Moving around a bit in London and looking for a room to live in made me reflect a bit more about access to internet. Today an ability to surf is essential for finding easy information and for contact with some people. If you’re walking around the city (or traveling) finding information can sometimes be hard without internet. In Sweden I have access to WAP/3g through my cell phone and thereby always able to look up things when needed. Traveling this is a problem because the dataroaming costs are through the roof when abroad. Finding WiFi spots in town is the option to use when looking for some specific information.
Today the free WiFi spots are few and far between. Most frequently found in coffee houses behind a password accessible only to guests. With the cost of broadband decreasing and the speed quickly increasing we most of the time have much more than needed. The only time we use our connection fully is when downloading something big, the rest of the time we have a lot of unused capacity on our WiFi.
Whilst I was living in Jönköping I chose to share my WiFi by leaving it open to whomever wanted to connect. I planned to put a password on it if I noticed the connection slowing too much but that never happened. Sharing my WiFi probably helped someone that needed it and made me feel better since I was helping out.
The main disadvantage with sharing your WiFi freely would be if too many connected or someone started downloading something big slowing your internet down too much. An easy fix to this problem would be to create a program monitoring who connects and how much traffic they use on your WiFi. This probably exists today but needs to get simpler so even amateurs can manage it. With this program the WiFi owner would be able to disconnect or limit people from using too much of their WiFi. Having these “unstable” WiFi’s where you risked being disconnected by the owner at any given time would create a good incentive to get your own WiFi that you controlled. [Guess there are some more disadvantages relating to scammers and hackers related to leaving a WiFi open but I don’t know the technical implications of this…]

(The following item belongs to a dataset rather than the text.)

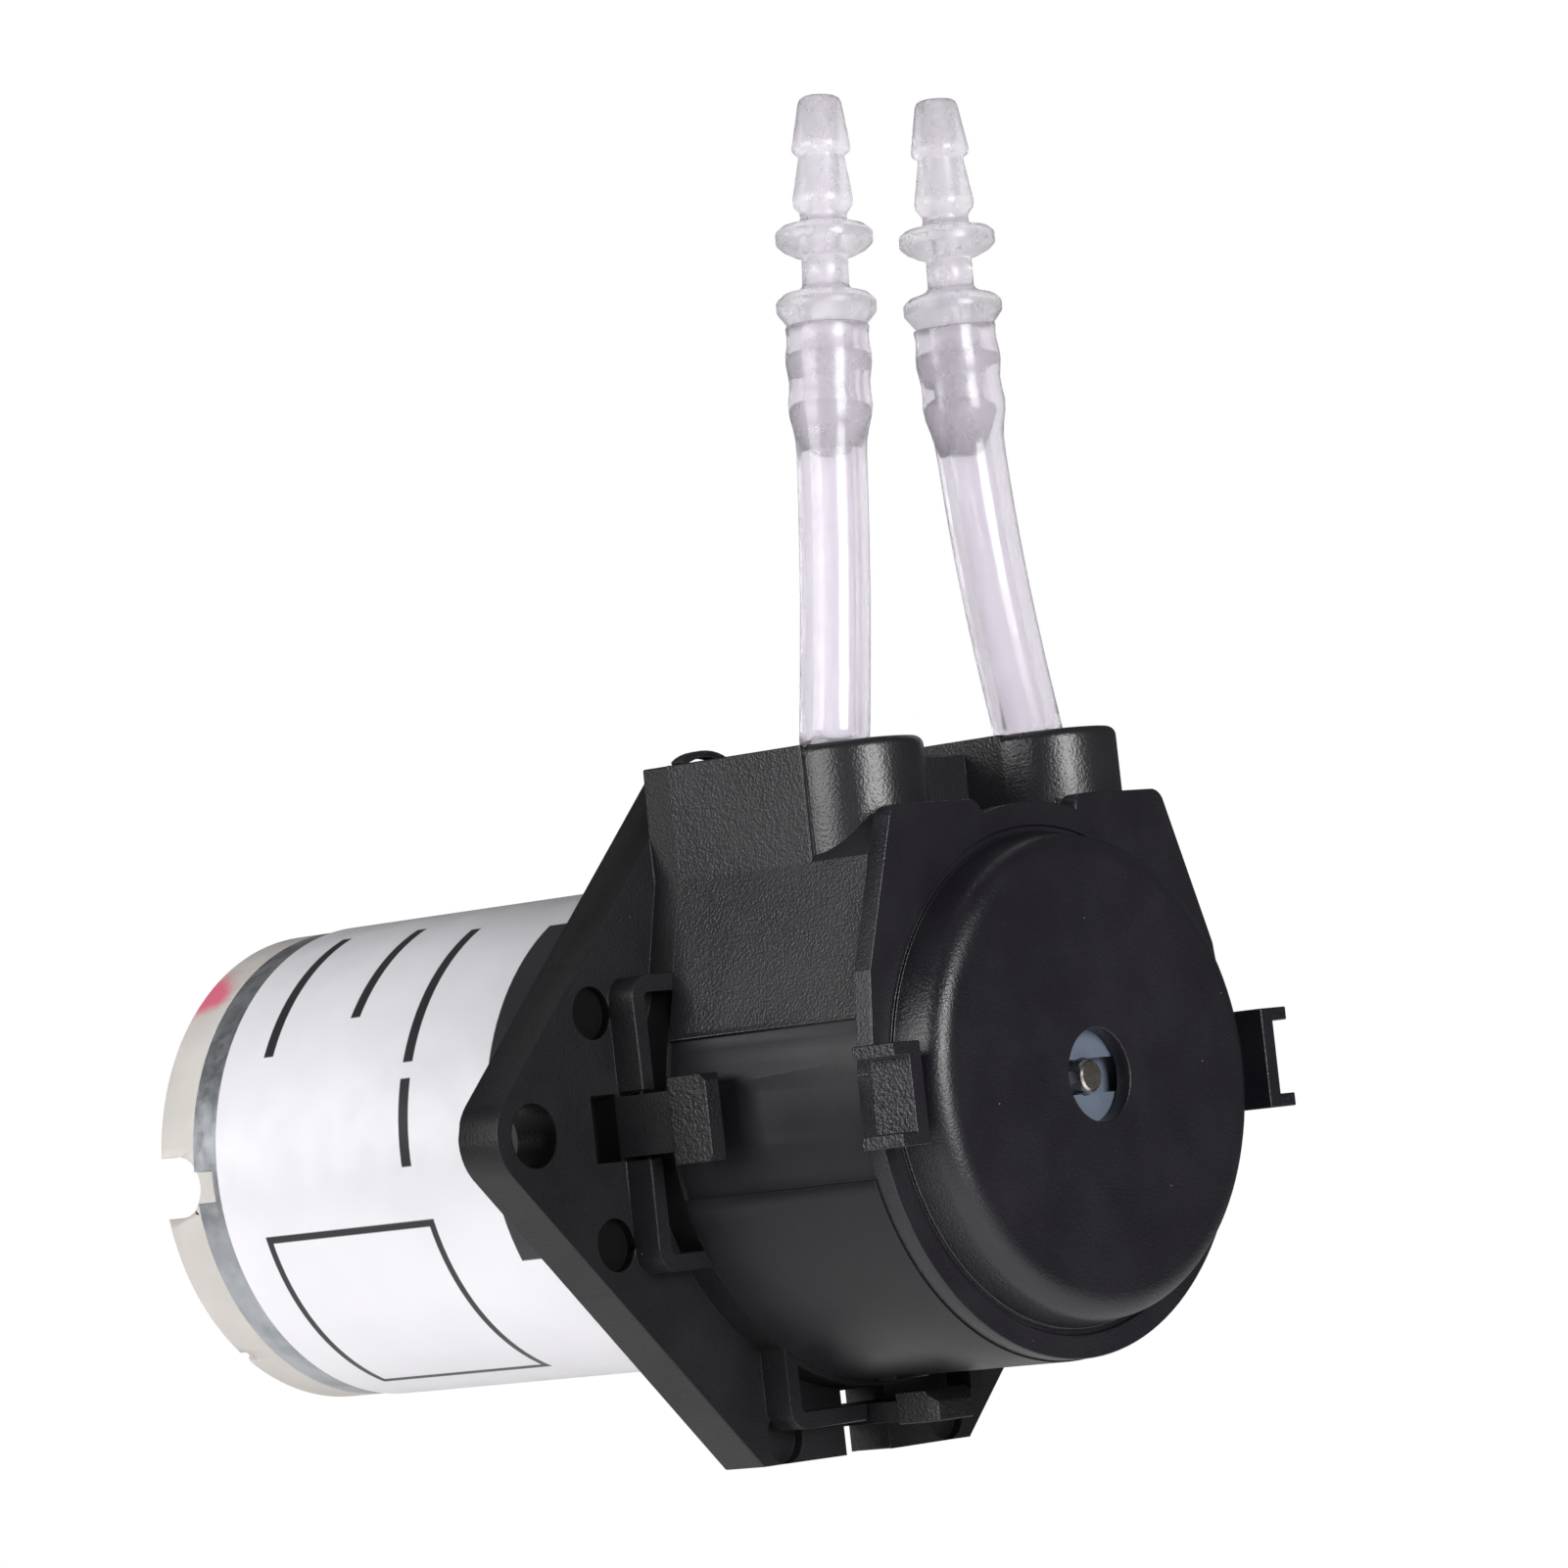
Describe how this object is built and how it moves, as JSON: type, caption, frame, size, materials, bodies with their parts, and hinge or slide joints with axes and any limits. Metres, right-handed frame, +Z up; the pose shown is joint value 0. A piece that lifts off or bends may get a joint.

Their has been a few bigger or smaller projects on providing city-wide access to WiFi. Seattle did a project for part of their city and found that business transactions increased. San Francisco tried to get a citywide WiFi with the help of Earthlink and Google but the funds were not there to make it happen. Afterwards the private company Meraki (who sells routers and wireless equipment) started “Free the Net” which was a grassroot campaign to sell and help citizens build up a wireless mesh over SF. They report that they planned to have most of the city covered at the end of 2010
A city that had it’s citizens distribute wireless internet over the entire city would benefit greatly. It would be easier to move around and still be able to work wherever you wanted. This would increase the number of people with mobile offices and also make people move around more freely. For tourists and temporary visitors it would also be a lot easier since it would be easy for them to connect and look up information through their phones or laptop when needed. Getting people more flexible and productive would increase consumption in cities. This would thereby lead to an increased revenue and effectiveness in many places.